● Written problem
The lines below are to be quoted exactly, from the first through the one that contains "PILE_SHOULDER = ((0.0".

☆ ☆ ☆

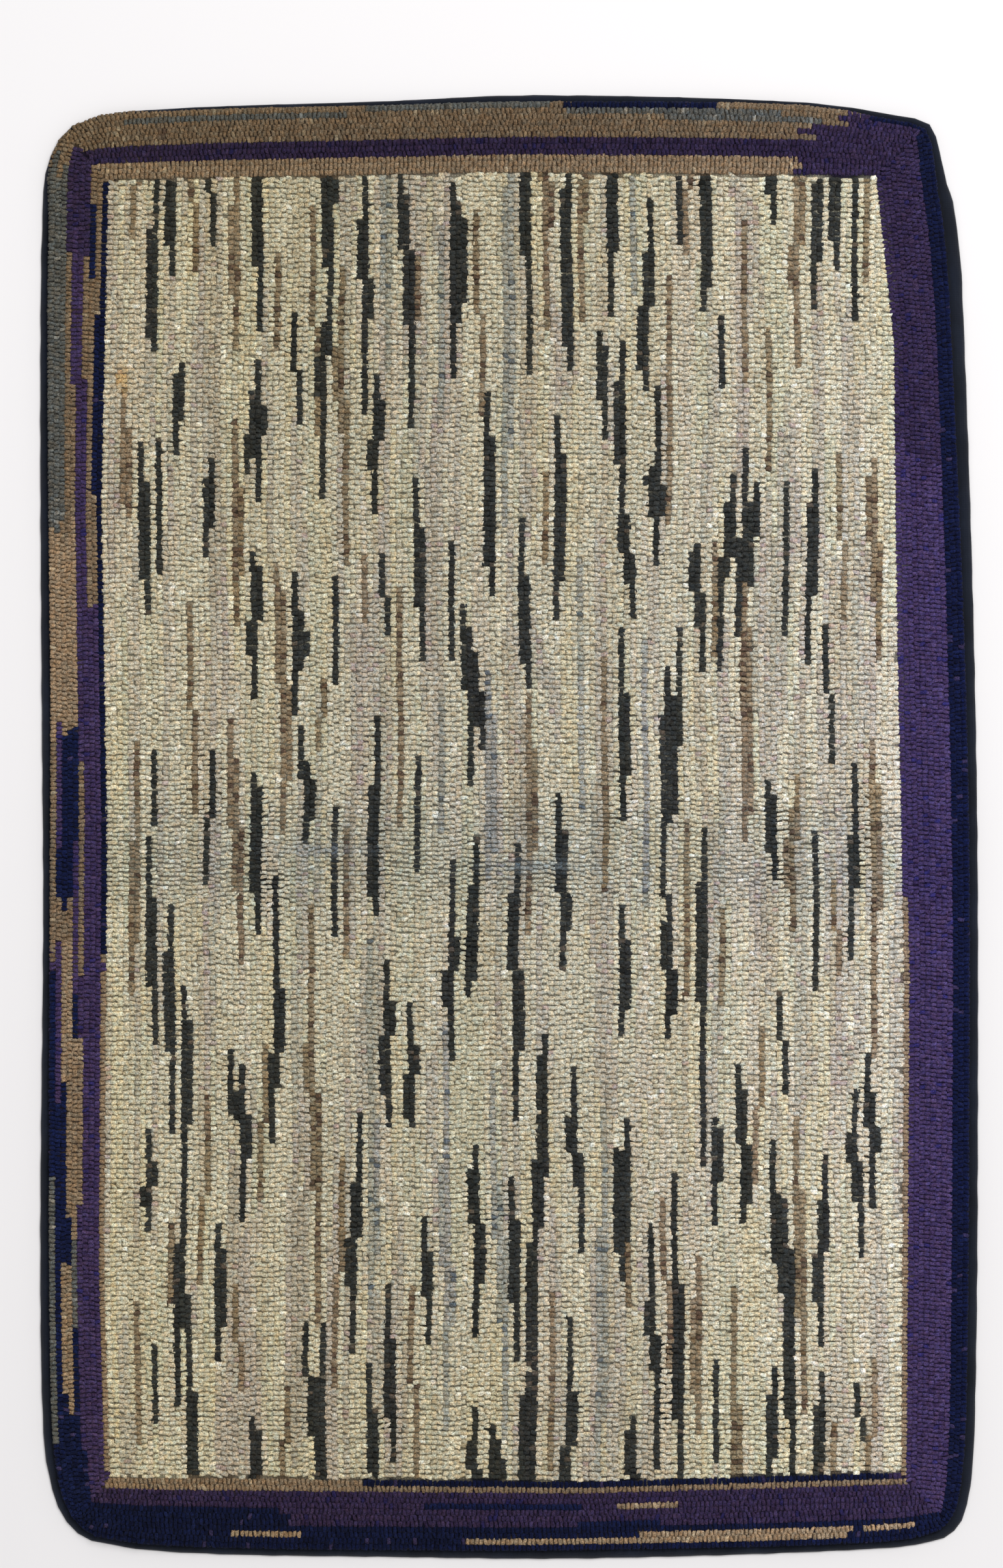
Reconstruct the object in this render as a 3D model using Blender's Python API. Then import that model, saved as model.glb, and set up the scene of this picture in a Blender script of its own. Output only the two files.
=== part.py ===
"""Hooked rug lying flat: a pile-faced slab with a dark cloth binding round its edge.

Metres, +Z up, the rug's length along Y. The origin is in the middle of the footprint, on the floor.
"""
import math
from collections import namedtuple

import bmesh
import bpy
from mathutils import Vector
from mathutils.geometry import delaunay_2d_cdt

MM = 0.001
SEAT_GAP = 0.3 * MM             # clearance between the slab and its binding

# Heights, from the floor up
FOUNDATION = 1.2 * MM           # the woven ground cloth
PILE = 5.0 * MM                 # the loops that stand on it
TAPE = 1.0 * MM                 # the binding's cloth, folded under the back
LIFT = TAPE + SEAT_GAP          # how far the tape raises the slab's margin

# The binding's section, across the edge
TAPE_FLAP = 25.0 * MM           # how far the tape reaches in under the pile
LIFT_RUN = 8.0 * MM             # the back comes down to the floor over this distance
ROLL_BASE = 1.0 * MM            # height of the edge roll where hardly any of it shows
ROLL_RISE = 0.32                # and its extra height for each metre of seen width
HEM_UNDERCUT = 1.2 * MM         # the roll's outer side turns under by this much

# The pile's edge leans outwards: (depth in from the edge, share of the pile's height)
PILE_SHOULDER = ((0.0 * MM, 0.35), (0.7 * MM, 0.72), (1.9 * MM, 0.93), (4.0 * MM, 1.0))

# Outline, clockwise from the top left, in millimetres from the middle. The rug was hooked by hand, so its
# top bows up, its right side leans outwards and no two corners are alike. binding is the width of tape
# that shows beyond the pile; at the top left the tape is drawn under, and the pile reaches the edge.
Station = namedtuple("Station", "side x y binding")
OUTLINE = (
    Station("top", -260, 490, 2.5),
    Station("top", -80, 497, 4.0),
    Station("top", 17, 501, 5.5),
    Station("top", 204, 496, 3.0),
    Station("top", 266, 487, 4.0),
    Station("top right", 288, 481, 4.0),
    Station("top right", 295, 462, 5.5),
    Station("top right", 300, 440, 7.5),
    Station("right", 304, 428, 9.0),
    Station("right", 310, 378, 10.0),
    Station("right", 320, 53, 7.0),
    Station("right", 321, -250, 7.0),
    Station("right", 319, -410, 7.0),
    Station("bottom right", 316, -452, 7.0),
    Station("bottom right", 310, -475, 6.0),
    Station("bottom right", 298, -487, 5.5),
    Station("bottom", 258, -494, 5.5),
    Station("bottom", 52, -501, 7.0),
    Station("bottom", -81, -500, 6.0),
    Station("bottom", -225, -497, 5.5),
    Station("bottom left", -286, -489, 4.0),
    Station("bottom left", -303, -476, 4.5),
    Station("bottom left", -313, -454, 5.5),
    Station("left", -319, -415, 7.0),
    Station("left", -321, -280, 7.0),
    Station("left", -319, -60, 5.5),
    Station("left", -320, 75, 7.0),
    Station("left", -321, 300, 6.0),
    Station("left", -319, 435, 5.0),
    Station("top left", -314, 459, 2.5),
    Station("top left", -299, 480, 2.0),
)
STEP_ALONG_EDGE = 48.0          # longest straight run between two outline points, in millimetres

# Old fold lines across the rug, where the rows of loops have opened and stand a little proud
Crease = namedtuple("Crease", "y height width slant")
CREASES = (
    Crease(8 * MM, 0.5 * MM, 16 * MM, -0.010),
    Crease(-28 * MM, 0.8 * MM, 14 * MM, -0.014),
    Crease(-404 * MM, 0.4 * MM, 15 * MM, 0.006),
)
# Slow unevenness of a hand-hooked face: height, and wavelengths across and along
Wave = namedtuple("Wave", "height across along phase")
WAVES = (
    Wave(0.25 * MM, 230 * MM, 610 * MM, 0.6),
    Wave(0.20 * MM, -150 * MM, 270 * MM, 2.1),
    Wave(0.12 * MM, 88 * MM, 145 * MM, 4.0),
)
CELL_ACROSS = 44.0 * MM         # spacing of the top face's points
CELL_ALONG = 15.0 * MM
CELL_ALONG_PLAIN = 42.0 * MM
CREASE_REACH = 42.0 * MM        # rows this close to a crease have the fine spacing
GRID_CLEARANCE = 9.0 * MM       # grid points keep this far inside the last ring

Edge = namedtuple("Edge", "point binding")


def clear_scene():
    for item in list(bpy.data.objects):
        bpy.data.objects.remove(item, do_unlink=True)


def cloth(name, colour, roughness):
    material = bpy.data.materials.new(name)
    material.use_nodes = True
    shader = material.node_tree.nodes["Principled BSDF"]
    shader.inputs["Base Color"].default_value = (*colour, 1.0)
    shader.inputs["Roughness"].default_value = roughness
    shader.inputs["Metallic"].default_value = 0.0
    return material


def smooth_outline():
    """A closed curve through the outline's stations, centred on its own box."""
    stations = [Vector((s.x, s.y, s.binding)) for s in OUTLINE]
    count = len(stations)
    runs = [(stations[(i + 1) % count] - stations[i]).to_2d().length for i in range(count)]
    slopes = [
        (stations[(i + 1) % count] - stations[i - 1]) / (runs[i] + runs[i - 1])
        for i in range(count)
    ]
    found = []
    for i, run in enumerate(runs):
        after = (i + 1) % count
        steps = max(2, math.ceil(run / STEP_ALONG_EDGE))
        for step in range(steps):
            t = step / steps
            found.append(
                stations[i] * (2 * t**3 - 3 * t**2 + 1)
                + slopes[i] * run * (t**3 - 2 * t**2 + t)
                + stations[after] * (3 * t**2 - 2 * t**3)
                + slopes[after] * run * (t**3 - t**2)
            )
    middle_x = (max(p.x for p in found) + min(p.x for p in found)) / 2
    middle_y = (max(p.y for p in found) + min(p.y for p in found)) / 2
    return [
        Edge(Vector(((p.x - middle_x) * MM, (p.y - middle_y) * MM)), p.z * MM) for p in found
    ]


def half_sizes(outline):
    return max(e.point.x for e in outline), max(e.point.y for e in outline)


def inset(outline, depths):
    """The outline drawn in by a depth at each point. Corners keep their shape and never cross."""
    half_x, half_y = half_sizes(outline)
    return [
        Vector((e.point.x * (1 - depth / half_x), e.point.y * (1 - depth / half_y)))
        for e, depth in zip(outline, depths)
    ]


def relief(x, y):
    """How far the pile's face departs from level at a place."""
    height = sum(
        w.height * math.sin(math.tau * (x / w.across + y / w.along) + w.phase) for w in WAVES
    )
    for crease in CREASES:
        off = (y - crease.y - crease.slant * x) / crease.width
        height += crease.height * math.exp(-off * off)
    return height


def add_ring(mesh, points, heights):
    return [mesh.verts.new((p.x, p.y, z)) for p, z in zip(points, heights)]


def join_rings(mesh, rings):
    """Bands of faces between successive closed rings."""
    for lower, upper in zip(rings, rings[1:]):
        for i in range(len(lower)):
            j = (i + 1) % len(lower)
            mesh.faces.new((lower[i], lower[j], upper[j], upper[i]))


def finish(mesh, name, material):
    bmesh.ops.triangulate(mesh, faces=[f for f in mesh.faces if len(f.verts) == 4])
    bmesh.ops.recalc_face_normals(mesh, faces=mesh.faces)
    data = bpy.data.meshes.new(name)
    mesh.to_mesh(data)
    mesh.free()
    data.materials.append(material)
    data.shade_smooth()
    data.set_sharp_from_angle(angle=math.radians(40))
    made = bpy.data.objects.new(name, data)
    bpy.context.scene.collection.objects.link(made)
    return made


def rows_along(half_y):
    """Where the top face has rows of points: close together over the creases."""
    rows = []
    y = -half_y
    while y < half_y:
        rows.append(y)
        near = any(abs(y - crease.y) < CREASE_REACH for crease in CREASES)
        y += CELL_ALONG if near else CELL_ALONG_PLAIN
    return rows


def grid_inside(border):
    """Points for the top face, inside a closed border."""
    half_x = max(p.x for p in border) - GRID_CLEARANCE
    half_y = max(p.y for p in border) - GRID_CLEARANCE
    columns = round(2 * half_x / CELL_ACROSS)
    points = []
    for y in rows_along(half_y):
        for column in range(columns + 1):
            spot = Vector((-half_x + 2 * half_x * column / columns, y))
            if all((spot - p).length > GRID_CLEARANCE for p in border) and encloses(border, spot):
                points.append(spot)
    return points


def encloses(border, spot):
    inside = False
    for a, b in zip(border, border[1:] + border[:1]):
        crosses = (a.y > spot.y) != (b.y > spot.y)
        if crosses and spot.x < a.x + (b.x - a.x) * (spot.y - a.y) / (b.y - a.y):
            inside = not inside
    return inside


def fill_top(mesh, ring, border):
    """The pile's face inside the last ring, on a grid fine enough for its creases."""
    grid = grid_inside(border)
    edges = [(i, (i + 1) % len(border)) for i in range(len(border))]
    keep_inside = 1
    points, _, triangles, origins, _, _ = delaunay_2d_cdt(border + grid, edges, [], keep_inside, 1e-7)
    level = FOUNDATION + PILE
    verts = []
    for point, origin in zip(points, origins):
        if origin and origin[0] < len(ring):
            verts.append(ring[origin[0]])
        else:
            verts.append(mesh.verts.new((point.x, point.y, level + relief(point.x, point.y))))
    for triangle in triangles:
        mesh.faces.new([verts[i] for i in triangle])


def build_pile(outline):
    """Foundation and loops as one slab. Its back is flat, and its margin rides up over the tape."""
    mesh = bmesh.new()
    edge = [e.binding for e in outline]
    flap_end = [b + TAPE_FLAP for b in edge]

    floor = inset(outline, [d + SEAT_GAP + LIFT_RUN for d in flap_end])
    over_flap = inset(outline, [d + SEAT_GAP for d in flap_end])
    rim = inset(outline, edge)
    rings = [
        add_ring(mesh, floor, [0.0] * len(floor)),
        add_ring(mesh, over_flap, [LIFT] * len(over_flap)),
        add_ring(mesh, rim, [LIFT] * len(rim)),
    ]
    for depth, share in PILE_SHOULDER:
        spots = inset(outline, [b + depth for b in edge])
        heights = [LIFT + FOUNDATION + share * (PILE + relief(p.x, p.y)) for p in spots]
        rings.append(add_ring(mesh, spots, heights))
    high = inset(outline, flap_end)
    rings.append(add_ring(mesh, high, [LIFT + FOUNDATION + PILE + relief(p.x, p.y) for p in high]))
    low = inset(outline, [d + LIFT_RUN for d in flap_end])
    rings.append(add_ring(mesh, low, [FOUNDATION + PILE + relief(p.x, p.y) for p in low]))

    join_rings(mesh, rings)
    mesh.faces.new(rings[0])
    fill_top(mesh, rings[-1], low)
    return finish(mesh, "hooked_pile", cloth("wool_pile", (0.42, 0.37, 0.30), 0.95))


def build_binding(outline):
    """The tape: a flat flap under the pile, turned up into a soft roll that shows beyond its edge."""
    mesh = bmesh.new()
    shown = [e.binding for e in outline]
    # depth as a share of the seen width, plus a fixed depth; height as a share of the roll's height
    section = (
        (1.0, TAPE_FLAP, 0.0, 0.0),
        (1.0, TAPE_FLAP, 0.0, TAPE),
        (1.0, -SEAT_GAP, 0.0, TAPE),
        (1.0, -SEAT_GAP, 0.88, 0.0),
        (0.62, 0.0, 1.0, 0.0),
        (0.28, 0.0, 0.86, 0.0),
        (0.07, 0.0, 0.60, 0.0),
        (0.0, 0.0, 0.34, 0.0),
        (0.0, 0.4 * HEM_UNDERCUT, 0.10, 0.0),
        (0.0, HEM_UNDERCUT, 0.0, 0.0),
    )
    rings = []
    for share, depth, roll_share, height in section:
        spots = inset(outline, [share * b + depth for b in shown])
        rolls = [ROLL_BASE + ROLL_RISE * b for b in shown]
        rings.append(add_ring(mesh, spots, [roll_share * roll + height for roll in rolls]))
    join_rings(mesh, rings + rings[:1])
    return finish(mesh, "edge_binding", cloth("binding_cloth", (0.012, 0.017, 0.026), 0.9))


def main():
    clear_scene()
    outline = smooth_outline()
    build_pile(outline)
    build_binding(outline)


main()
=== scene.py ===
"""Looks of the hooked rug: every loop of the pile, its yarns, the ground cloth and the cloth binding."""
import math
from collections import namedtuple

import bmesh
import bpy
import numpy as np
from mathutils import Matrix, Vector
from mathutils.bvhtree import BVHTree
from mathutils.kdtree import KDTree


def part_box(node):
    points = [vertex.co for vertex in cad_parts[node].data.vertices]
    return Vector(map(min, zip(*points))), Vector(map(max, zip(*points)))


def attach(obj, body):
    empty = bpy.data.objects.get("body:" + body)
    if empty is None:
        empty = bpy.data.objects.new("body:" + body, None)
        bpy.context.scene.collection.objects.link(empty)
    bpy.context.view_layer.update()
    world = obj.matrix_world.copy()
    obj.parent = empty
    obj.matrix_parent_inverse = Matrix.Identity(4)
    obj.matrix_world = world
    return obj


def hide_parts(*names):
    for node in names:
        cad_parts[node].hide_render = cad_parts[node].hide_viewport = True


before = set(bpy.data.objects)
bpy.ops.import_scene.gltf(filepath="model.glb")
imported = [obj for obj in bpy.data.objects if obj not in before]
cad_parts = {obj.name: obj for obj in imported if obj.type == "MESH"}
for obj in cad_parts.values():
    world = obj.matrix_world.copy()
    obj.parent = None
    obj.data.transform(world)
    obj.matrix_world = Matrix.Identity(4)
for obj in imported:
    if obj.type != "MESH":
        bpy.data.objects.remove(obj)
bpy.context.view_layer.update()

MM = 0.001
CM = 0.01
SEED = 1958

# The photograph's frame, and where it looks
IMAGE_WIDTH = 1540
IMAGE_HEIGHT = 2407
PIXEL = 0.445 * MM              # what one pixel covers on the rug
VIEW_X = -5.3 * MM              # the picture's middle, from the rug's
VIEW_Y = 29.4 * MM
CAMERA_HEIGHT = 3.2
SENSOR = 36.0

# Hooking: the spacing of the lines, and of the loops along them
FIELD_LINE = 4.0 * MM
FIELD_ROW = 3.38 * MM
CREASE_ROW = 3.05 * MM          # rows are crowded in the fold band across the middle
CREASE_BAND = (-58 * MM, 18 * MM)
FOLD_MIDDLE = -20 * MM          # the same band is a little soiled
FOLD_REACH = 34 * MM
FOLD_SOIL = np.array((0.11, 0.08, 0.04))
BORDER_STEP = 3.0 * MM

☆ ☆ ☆

● Solution to this task
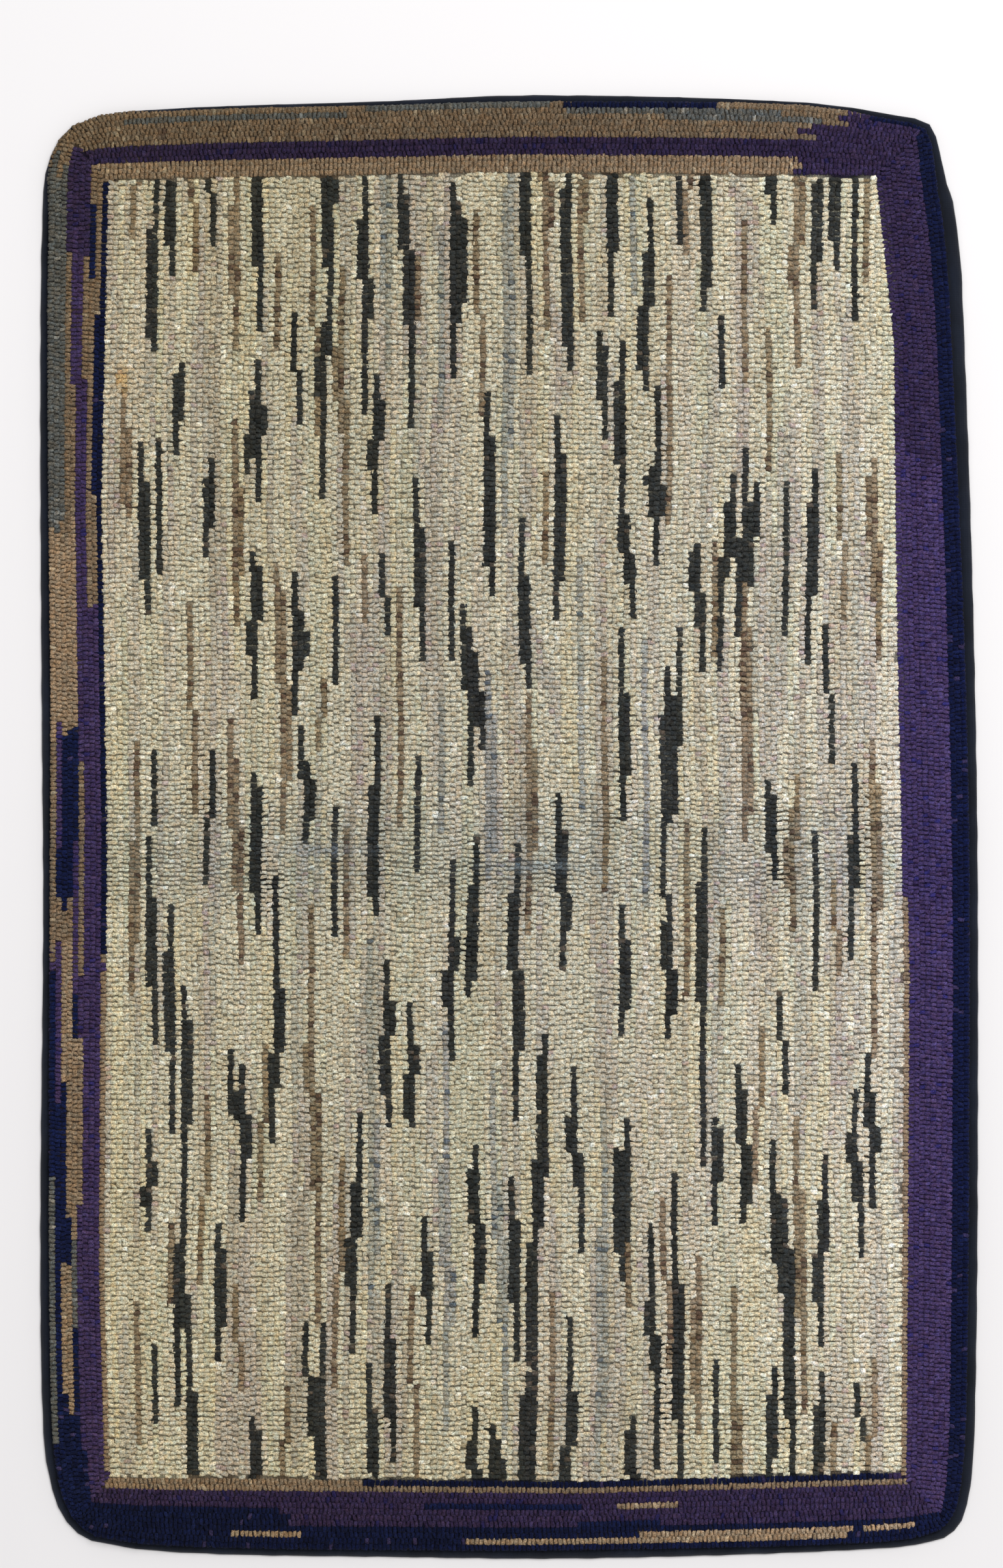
Reconstruct the object in this render as a 3D model using Blender's Python API. Then import that model, saved as model.glb, and set up the scene of this picture in a Blender script of its own. Output only the two files.
=== part.py ===
"""Hooked rug lying flat: a pile-faced slab with a dark cloth binding round its edge.

Metres, +Z up, the rug's length along Y. The origin is in the middle of the footprint, on the floor.
"""
import math
from collections import namedtuple

import bmesh
import bpy
from mathutils import Vector
from mathutils.geometry import delaunay_2d_cdt

MM = 0.001
SEAT_GAP = 0.3 * MM             # clearance between the slab and its binding

# Heights, from the floor up
FOUNDATION = 1.2 * MM           # the woven ground cloth
PILE = 5.0 * MM                 # the loops that stand on it
TAPE = 1.0 * MM                 # the binding's cloth, folded under the back
LIFT = TAPE + SEAT_GAP          # how far the tape raises the slab's margin

# The binding's section, across the edge
TAPE_FLAP = 25.0 * MM           # how far the tape reaches in under the pile
LIFT_RUN = 8.0 * MM             # the back comes down to the floor over this distance
ROLL_BASE = 1.0 * MM            # height of the edge roll where hardly any of it shows
ROLL_RISE = 0.32                # and its extra height for each metre of seen width
HEM_UNDERCUT = 1.2 * MM         # the roll's outer side turns under by this much

# The pile's edge leans outwards: (depth in from the edge, share of the pile's height)
PILE_SHOULDER = ((0.0 * MM, 0.35), (0.7 * MM, 0.72), (1.9 * MM, 0.93), (4.0 * MM, 1.0))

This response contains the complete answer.